3. Preventive Maintenance 

In any production line that relies heavily on machines, preventive maintenance is absolutely vital to long-term success. While it can seem like a waste of time and money to fix a machine that is still operating well enough, being proactive about maintenance makes it possible to schedule repairs for low-production times. It also ensures that you won’t face costly dead periods in the middle of production when something finally does break down.  

4. Enhanced Training

For all of its mechanisation, manufacturing is still a labour-intensive sector, and that means that the success or failure of your operation often hangs on how well your workers are able to perform. 

This is especially true when it comes to bottlenecks, which are as often as not a result of human error. If you don’t teach your staff and workforce how to bottlenecks, and train them on best practices that will ensure a smooth, coordinated production process, it will be very difficult to avoid systemic problems down the road. 

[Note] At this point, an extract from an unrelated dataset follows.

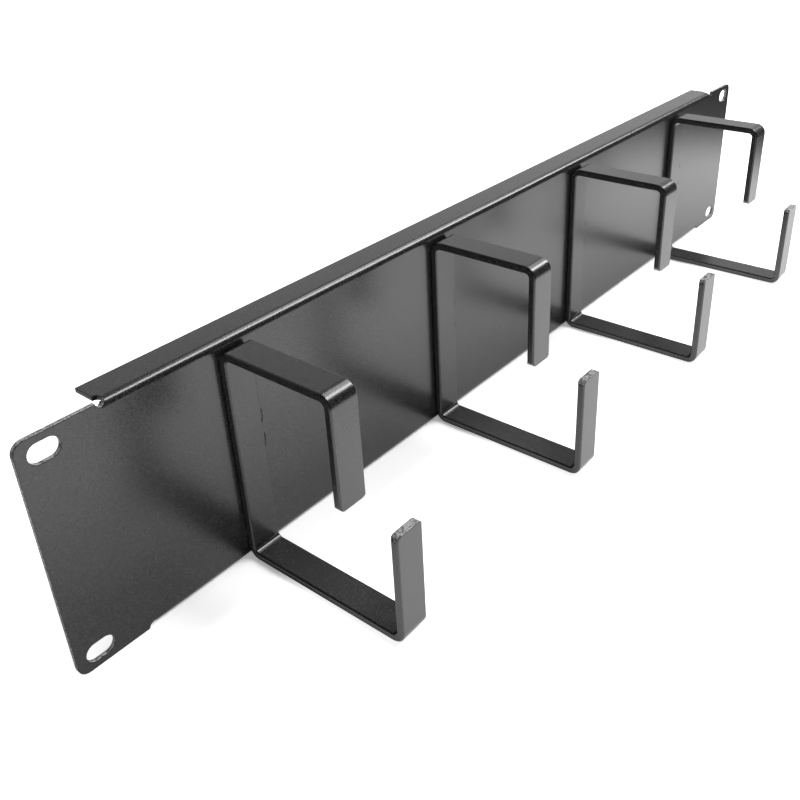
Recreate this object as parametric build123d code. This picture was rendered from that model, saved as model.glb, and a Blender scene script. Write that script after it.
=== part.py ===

Business experts have long argued that removing bottlenecks isn’t just a smart way to do business, but can open up new, previously unimagined opportunities to thoughtful entrepreneurs. This is especially true in manufacturing, where finding shortcuts and cutting inefficiencies is often the only way to get ahead of the competition.

Better communications, improved quality control, preventive maintenance, and enhanced training, are all ways that manufacturers can streamline their process and cut out the bottlenecks holding them back from success.